The 2019 USA Giving report published by the Giving USA Foundation and written by the Indiana University Lilly Family School of Philanthropy was released on Tuesday. Giving by individuals declined 3.4% in inflation-adjusted dollars to $292 billion, after four straight years of growing by at least 2.4%, according to the annual Giving USA report. Overall, giving was down 1.7% in inflation-adjusted dollars, with the decline in individual donations partially offset by corporations and foundations—The Wall Street Journal reported.
Exclusive from our colleagues at the National Council of Nonprofits.
Thirty-nine states have either passed or are awaiting signature on their budgets for this year, compared to only eleven that had enacted budgets this time last year. Revenues are up for most states, and at least 28 are expected to exceed projections for the current year. The new fiscal year begins on July 1 for most states, and 47 states are looking at spending increases for 2020. Despite these projections, some states are facing possible government shutdowns due to disagreements between governors and state legislatures. Nonprofits with experiences with shutdowns are getting prepared.
A second special session has been called in Alaska after the first adjourned with lawmakers passing a capital budget, but failing to fund capital projects. In the event Governor Dunleavy vetoes the operating budget, the government will shut down beginning July 1. The Foraker Group, the state association of nonprofits in Alaska, is warning nonprofit leaders to take steps to avoid the adverse effects of a government closure. “For those who have a partnership with government to deliver services in Alaska, this is the time to plan for a shutdown or delay in receiving funds – two possibilities that will have an impact on all of us,” wrote Laurie Wolf, The Foraker Group’s President and CEO.
New Jersey Governor Murphy announced that “all options remain on the table” in response to whether the state government could face a shutdown over his proposed tax on high income-earners.
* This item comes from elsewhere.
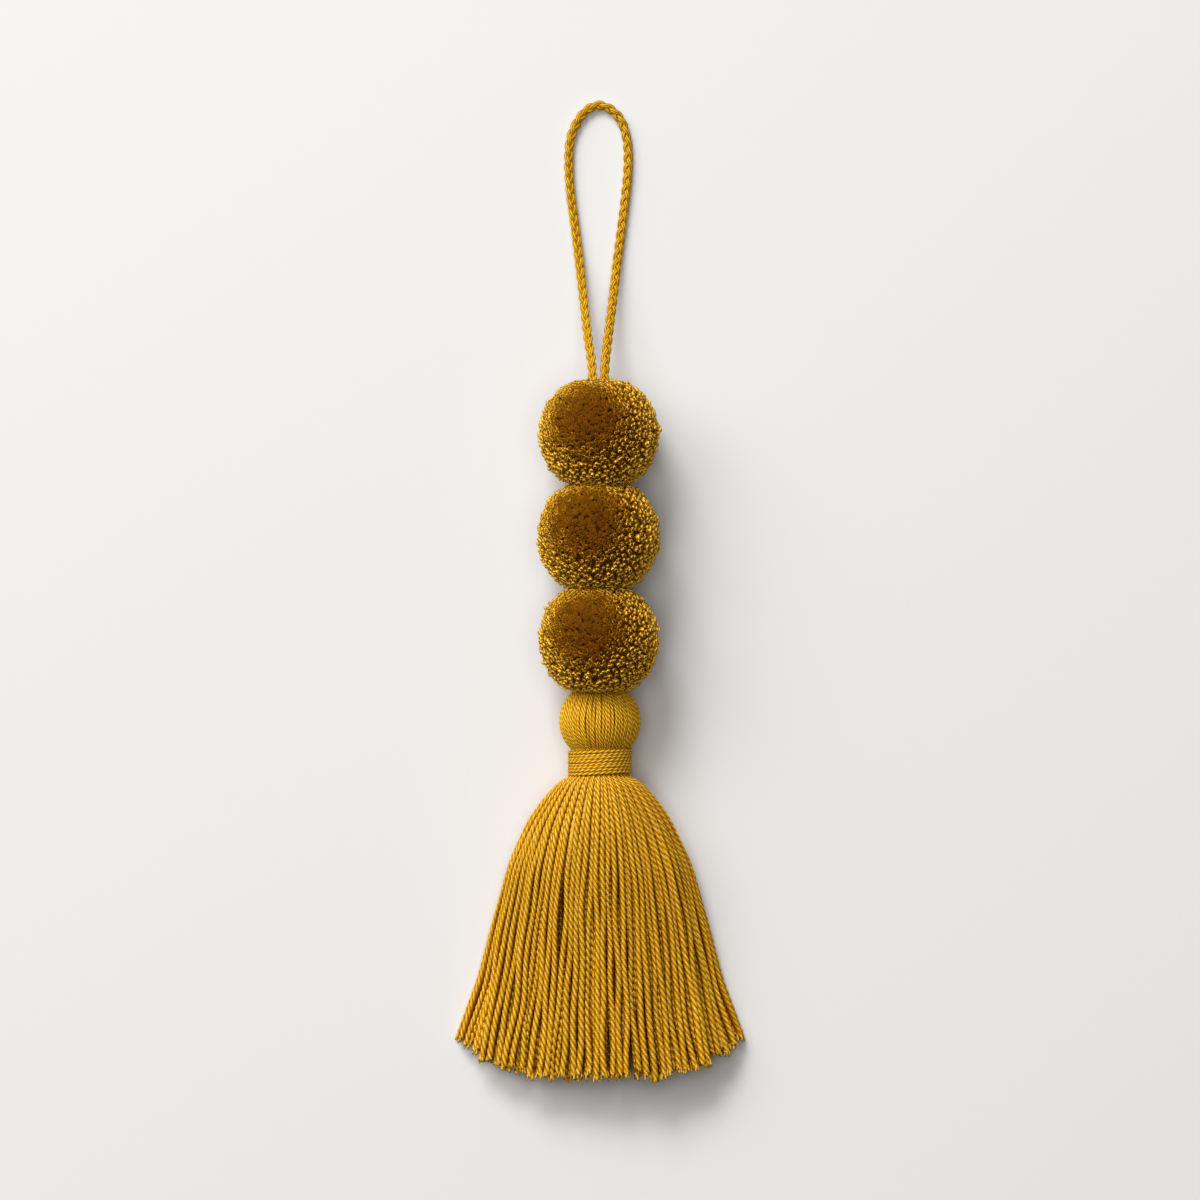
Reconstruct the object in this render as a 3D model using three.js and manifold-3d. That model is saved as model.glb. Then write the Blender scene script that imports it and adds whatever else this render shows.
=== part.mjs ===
// A yarn charm lying on its back: a braided hanging loop, three pompoms in a row, and a tassel
// with a round head, a wound neck and a fanned skirt of cut yarn.
// Millimetres. X runs across the charm, +Y toward the loop, and Z = 0 is the surface below it.

import * as THREE from "three";
import { mergeVertices } from "three/addons/utils/BufferGeometryUtils.js";
import Module from "manifold-3d";

const library = await Module();
library.setup();

// Driving dimensions

const clearance = 0.3;

// The pompoms' tufts end on a ball, and are shorter below and where two pompoms press together.
const pompomX = -0.4;
const pompomHeight = 17.8;
const pompomCoreRadius = 12.5;
const tuftRounding = 0.9;
const tuftGap = 0.9;
const tuftUnevenness = 0.5;
const tuftSway = 0.12;
const tuftSkew = 0.8;
const pompomTopY = 107.2;
const upperWaistY = 74.7;
const lowerWaistY = 43.4;
const headMeetingY = 11.6;
const pompoms = [
  { name: "pompom_top", y: 90.1, radius: 18.9, upperY: pompomTopY, lowerY: upperWaistY },
  { name: "pompom_middle", y: 59.0, radius: 19.3, upperY: upperWaistY, lowerY: lowerWaistY },
  { name: "pompom_bottom", y: 27.4, radius: 18.9, upperY: lowerWaistY, lowerY: headMeetingY },
];

// Rings of tufts round a pompom, in degrees from its upper pole. The poles stay open for the cord.
// The middle ring has a tuft right below, which carries the pompom.
const tuftRings = [
  { from: 18, to: 37.5, count: 6, turn: 12 },
  { from: 37.5, to: 58.5, count: 10, turn: 31 },
  { from: 58.5, to: 79.5, count: 12, turn: 8 },
  { from: 79.5, to: 100.5, count: 13, turn: 0 },
  { from: 100.5, to: 121.5, count: 12, turn: 21 },
  { from: 121.5, to: 142.5, count: 10, turn: 5 },
  { from: 142.5, to: 162, count: 6, turn: 40 },
];

// The tassel's head is a yarn-covered ball, above a neck that is bound with wound yarn.
const headY = 2.4;
const headHeight = 12.3;
const headRadius = 12.5;
const headRidges = 18;
const headRidgeDepth = 0.35;
const headRows = 8;
const headYarnSlant = 0.35;
const neckHeight = 11.9;
const neckRadius = 8.7;
const wrapRadius = 9.9;
const wrapGrooveDepth = 0.35;
const wrapTurns = 8;
const neckSides = 24;
const wrapTopY = -6.6;
const wrapTopSlope = 0.9;
const wrapBottomY = -14.4;

// The skirt, from its root below the wrap to the cut ends. along is the part of a strand's length,
// halfWidth the spread to either side, side the height of the outermost strands above the surface,
// crown the top of the upper layer and floor the underside of the lowest layer.
const skirtRootY = wrapBottomY - clearance;
const skirtTipY = -107.0;
const skirtCornerRise = 11.4;
const skirtCornerPower = 3.8;
const skirtSections = [
  { along: 0.00, halfWidth: 9.9, side: 11.9, crown: 21.4, floor: 2.9 },
  { along: 0.03, halfWidth: 14.2, side: 11.2, crown: 23.2, floor: 1.7 },
  { along: 0.09, halfWidth: 18.4, side: 10.2, crown: 24.8, floor: 0.5 },
  { along: 0.17, halfWidth: 22.7, side: 8.6, crown: 25.4, floor: 0.0 },
  { along: 0.32, halfWidth: 27.9, side: 6.2, crown: 23.8, floor: 0.0 },
  { along: 0.55, halfWidth: 33.1, side: 3.2, crown: 19.8, floor: 0.0 },
  { along: 0.77, halfWidth: 37.7, side: 1.0, crown: 15.6, floor: 0.0 },
  { along: 1.00, halfWidth: 43.9, side: 0.0, crown: 12.0, floor: 0.0 },
];
const rootEndAlong = 0.045;
const rootMargin = 0.3;
const rootRidges = 26;
const rootRidgeDepth = 0.3;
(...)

A constitutional deadline of June 30 requires the budget to be finalized, but the Governor argues an increase in taxes for certain individuals could raise $536 million in revenues and bring stability to a state that has had budgeting problems for years.
Nonprofits in Connecticut, Minnesota, Pennsylvania, and elsewhere across the country understand the hardships that state government shutdowns cause to their operations, their finances, and the people they serve. Likewise, the federal government shutdown in December and January “impose[d] unfunded costs on nonprofits, resulting in direct harm and significant collateral damage” to innocent nonprofits, their employees, and the people they serve, according to a statement to the House Small Business Committee from the National Council of Nonprofits in February. The inability of governments to award and execute new grants or contracts to nonprofits, as well as make payments for work under existing grants and contracts, increased both the public’s needs and the work of nonprofits to meet those needs during the federal government shutdown.
The New York Senate and Assembly have approved a bill (A. 623 / S. 4347) to “enshrine in state law the 65-year balance achieved under federal tax law by the ‘Johnson Amendment,’ whereby religious and 501(c)(3) nonprofit corporations are granted tax-exempt status but may not endorse or oppose a candidate for political office.” The joint news release from the bill’s sponsors explains: “The bill would codify the Johnson Amendment into state law for any New York corporation, association, trust, fund, foundation, or limited liability organized and operated for religious, charitable, scientific, public safety, literary, or educational purposes as defined by section 501(c)(3) of the internal revenue code, and would continue that requirement in New York even if the Amendment were to be repealed in the future at the federal level.”